Information supplied ->

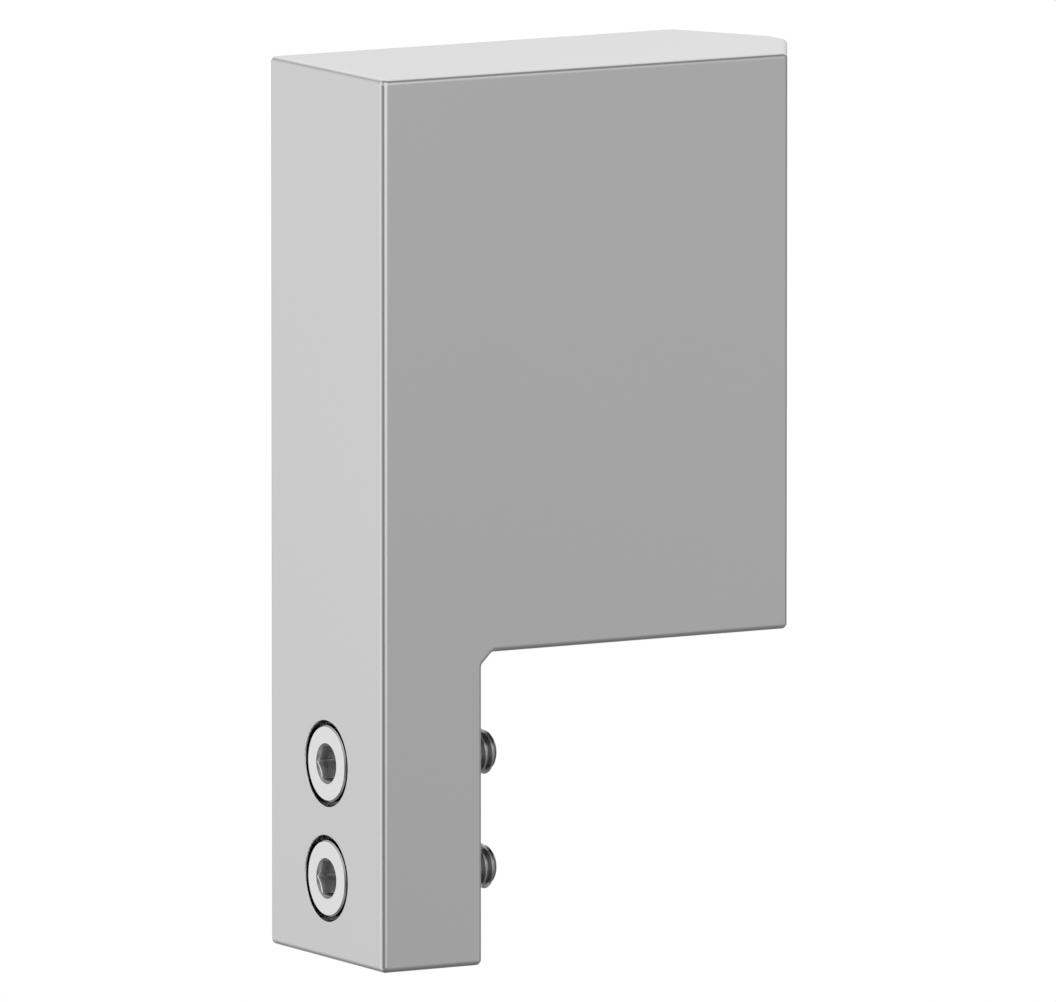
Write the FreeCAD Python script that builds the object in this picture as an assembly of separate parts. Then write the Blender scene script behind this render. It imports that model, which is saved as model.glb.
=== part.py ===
# Gripper finger jaw: one machined aluminium finger with its two mounting screws.
# The leg bolts to the gripper, and the block above it reaches inward and ends in a pointed nose.
# Frame: +Z up along the leg, +X from the mounting face towards the gripper centre.
# The origin is the middle of the two screw axes on the mounting face.
import FreeCAD, Part
import math
import os

os.makedirs("parts", exist_ok=True)
Vector = FreeCAD.Vector

# Jaw body
jaw_width = 30.0
jaw_height = 116.0
leg_thickness = 14.8
leg_height = 40.7
side_length = 60.0
nose_face_angle = 60.0
nose_flat = 4.0
notch_chamfer = 1.6
notch_blend = 0.8
edge_radius = 0.75

# Screw pattern
screw_spacing = 15.0
lower_screw_height = 10.5

# Screw, M6 x 20 with a low head
thread_diameter = 6.0
tip_diameter = 4.77
screw_length = 20.0
head_diameter = 10.0
head_height = 4.0
head_edge = 0.3
socket_flats = 4.0
socket_depth = 2.8
socket_mouth_diameter = 5.2
socket_mouth_angle = 120.0
socket_floor_angle = 140.0

# Fits and holes
head_side_clearance = 0.6
head_recess = 0.0
shank_side_clearance = 0.5
head_bore_edge = 0.12
sleeve_bore_diameter = 10.0
sleeve_bore_depth = 1.8
sleeve_mouth_chamfer = 0.45

# Positions that follow from the sizes above
outer_x = -leg_thickness
side_end_x = outer_x + side_length
half_width = jaw_width / 2
half_flat = nose_flat / 2
nose_x = side_end_x + (half_width - half_flat) / math.tan(math.radians(nose_face_angle))
bottom_z = -(lower_screw_height + screw_spacing / 2)
ceiling_z = bottom_z + leg_height
top_z = bottom_z + jaw_height
screw_heights = {
    "upper_mounting_screw": screw_spacing / 2,
    "lower_mounting_screw": -screw_spacing / 2,
}
head_face_x = outer_x + head_recess
seat_x = head_face_x + head_height
tip_x = seat_x + screw_length
tip_chamfer = (thread_diameter - tip_diameter) / 2
head_bore_diameter = head_diameter + 2 * head_side_clearance
shank_hole_diameter = thread_diameter + 2 * shank_side_clearance


def prism(points, direction):
    wire = Part.makePolygon(points + [points[0]])
    return Part.Face(wire).extrude(direction)


def cylinder_x(diameter, x_start, x_end, z):
    return Part.makeCylinder(diameter / 2, x_end - x_start, Vector(x_start, 0, z), Vector(1, 0, 0))


def turned_x(profile, z):
    # Points are (x, radius), turned around the line at height z that runs along X.
    points = [Vector(x, 0, z + radius) for x, radius in profile]
    wire = Part.makePolygon(points + [points[0]])
    return Part.Face(wire).revolve(Vector(0, 0, z), Vector(1, 0, 0), 360)


def vertices_of(edge):
    return [vertex.Point for vertex in edge.Vertexes]


def make_blank():
    # The plan gives the pointed nose, and the side view gives the notch under the block.
    plan = prism([
        Vector(outer_x, -half_width, bottom_z),
        Vector(side_end_x, -half_width, bottom_z),
        Vector(nose_x, -half_flat, bottom_z),
        Vector(nose_x, half_flat, bottom_z),
        Vector(side_end_x, half_width, bottom_z),
        Vector(outer_x, half_width, bottom_z),
    ], Vector(0, 0, jaw_height))
    side = prism([
        Vector(outer_x, -half_width, bottom_z),
        Vector(0, -half_width, bottom_z),
        Vector(0, -half_width, ceiling_z - notch_chamfer),
        Vector(notch_chamfer, -half_width, ceiling_z),
        Vector(nose_x, -half_width, ceiling_z),
        Vector(nose_x, -half_width, top_z),
        Vector(outer_x, -half_width, top_z),
    ], Vector(0, jaw_width, 0))
    blank = plan.common(side)
    blank = blank.Solids[0]

    # The two inner lines of the notch get their own small blend.
    inner_lines = []
    for edge in blank.Edges:
        ends = vertices_of(edge)
        at_leg = all(abs(p.x) < 1e-6 and abs(p.z - ceiling_z + notch_chamfer) < 1e-6 for p in ends)
        at_ceiling = all(abs(p.x - notch_chamfer) < 1e-6 and abs(p.z - ceiling_z) < 1e-6 for p in ends)
        if at_leg or at_ceiling:
            inner_lines.append(edge)
    return blank.makeFillet(notch_blend, inner_lines)


def round_outside(blank):
    # Every outside edge is broken; the lines across the notch corner stay as they are.
    outside = []
    for edge in blank.Edges:
        ends = vertices_of(edge)
        across = abs(abs(ends[0].y - ends[1].y) - jaw_width) < 1e-6
        in_corner = all(abs(p.x) < 2 * notch_chamfer and abs(p.z - ceiling_z) < 2 * notch_chamfer for p in ends)
        if not (across and in_corner):
            outside.append(edge)
    return blank.makeFillet(edge_radius, outside)


def head_bore(z):
    # Counterbore for the screw head, with a rounded mouth in the outer face.
    radius = head_bore_diameter / 2
    bore = cylinder_x(head_bore_diameter, outer_x, seat_x, z)
    ring = Part.makeCylinder(radius + head_bore_edge, head_bore_edge, Vector(outer_x, 0, z), Vector(1, 0, 0))
    rounding = Part.makeTorus(
        radius + head_bore_edge, head_bore_edge, Vector(outer_x + head_bore_edge, 0, z), Vector(1, 0, 0))
    return bore.fuse(ring.cut(rounding))


def sleeve_bore(z):
    # Flat bore for a centring sleeve in the mounting face, with a chamfered mouth.
    radius = sleeve_bore_diameter / 2
    return turned_x([
        (-sleeve_bore_depth, 0),
        (-sleeve_bore_depth, radius),
        (-sleeve_mouth_chamfer, radius),
        (0, radius + sleeve_mouth_chamfer),
        (1, radius + sleeve_mouth_chamfer),
        (1, 0),
    ], z)


def make_jaw():
    jaw = round_outside(make_blank())
    for z in screw_heights.values():
        jaw = jaw.cut(cylinder_x(shank_hole_diameter, outer_x - 1, 1, z))
        jaw = jaw.cut(head_bore(z))
        jaw = jaw.cut(sleeve_bore(z))
    return jaw.Solids[0]


def make_screw(z):
    head_radius = head_diameter / 2
    thread_radius = thread_diameter / 2
    screw = turned_x([
        (head_face_x, 0),
        (head_face_x, head_radius - head_edge),
        (head_face_x + head_edge, head_radius),
        (seat_x, head_radius),
        (seat_x, thread_radius),
        (tip_x - tip_chamfer, thread_radius),
        (tip_x, tip_diameter / 2),
        (tip_x, 0),
    ], z)

    # Hexagon socket with two corners level, a shallow cone at its mouth and a drilled floor.
    corner_radius = socket_flats / math.sqrt(3)
    corners = []
    for step in range(6):
        angle = math.radians(60 * step)
        corners.append(Vector(head_face_x, corner_radius * math.cos(angle), z + corner_radius * math.sin(angle)))
    socket = prism(corners, Vector(socket_depth, 0, 0))
    mouth_radius = socket_mouth_diameter / 2
    mouth_depth = mouth_radius / math.tan(math.radians(socket_mouth_angle / 2))
    mouth = turned_x([(head_face_x, 0), (head_face_x, mouth_radius), (head_face_x + mouth_depth, 0)], z)
    floor_radius = socket_flats / 2
    floor_x = head_face_x + socket_depth
    floor_depth = floor_radius / math.tan(math.radians(socket_floor_angle / 2))
    floor = turned_x([(floor_x, 0), (floor_x, floor_radius), (floor_x + floor_depth, 0)], z)
    return screw.cut(socket.fuse([mouth, floor])).Solids[0]


make_jaw().exportStep("parts/jaw_body.step")
for name, z in screw_heights.items():
    make_screw(z).exportStep("parts/" + name + ".step")
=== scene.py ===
import math

import bmesh
import bpy
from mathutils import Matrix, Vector


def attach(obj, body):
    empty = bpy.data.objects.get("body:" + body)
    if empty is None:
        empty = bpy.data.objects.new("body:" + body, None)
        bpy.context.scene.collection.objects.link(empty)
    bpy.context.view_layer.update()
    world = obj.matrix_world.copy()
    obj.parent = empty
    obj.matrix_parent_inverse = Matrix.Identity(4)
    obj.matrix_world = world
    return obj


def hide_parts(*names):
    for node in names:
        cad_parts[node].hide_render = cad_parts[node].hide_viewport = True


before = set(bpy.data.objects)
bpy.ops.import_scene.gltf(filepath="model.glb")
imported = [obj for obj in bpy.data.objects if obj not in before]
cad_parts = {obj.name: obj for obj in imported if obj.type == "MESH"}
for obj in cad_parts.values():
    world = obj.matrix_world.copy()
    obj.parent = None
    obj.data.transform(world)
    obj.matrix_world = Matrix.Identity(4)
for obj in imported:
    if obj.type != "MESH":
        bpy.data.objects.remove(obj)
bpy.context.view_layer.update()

MM = 0.001

# Camera, solved from the edges in the photograph. PHOTO_CENTRE is the point that lies in the middle of
# the photograph. The eye keeps its place, and turns from there to the middle of the jaw.
VIEW_AZIMUTH = -30.084
VIEW_ELEVATION = 7.749
VIEW_DISTANCE = 3.672
PHOTO_CENTRE = Vector((0.0556, 0.0, 0.0407))
JAW_CENTRE = Vector((0.0249, 0.0172, 0.0370))
FOCAL_PIXELS = 28197.0
IMAGE_WIDTH = 1056.0
SENSOR = 36.0
CLIP_NEAR = 0.1
CLIP_FAR = 50.0

# Studio: white all round, with a tent that only reflections see
FLOOR_Z = -0.95
FLOOR_RADIUS = 20.0
FLOOR_SIDES = 64
FLOOR_SHADE = 0.9
TENT_CENTRE = (0.02, 0.0, 0.04)
TENT_RADIUS = 0.9
TENT_SUBDIVISIONS = 4
TENT_LEVEL = 0.29
TENT_DARKEST = 0.02
# Azimuth from -X towards -Y, elevation, full and faded radius, all in degrees, and what the panel adds
TENT_PANELS = {
    "back_high": (-128.0, 43.5, 21.5, 51.5, 0.76),
    "left_wall": (-22.0, 3.0, 7.0, 67.0, 0.73),
    "front_high": (78.5, 23.0, 26.5, 42.0, 1.20),
    "front_right": (130.0, 4.5, 2.0, 44.0, 0.25),
    "left_gap": (9.0, -9.0, 17.0, 28.0, -0.42),
    "back_left": (-88.0, -6.0, 10.0, 30.0, 0.27),
    "back_low": (-124.0, -18.0, 6.0, 24.0, 0.50),
}
# Downwards the tent darkens: from where to where on the downward part of the direction, and by how much
TENT_LOW_FROM = 0.645
TENT_LOW_TO = 1.165
TENT_LOW_DIM = 0.76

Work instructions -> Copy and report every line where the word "Identity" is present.

Exercise answer ->
    obj.matrix_parent_inverse = Matrix.Identity(4)
    obj.matrix_world = Matrix.Identity(4)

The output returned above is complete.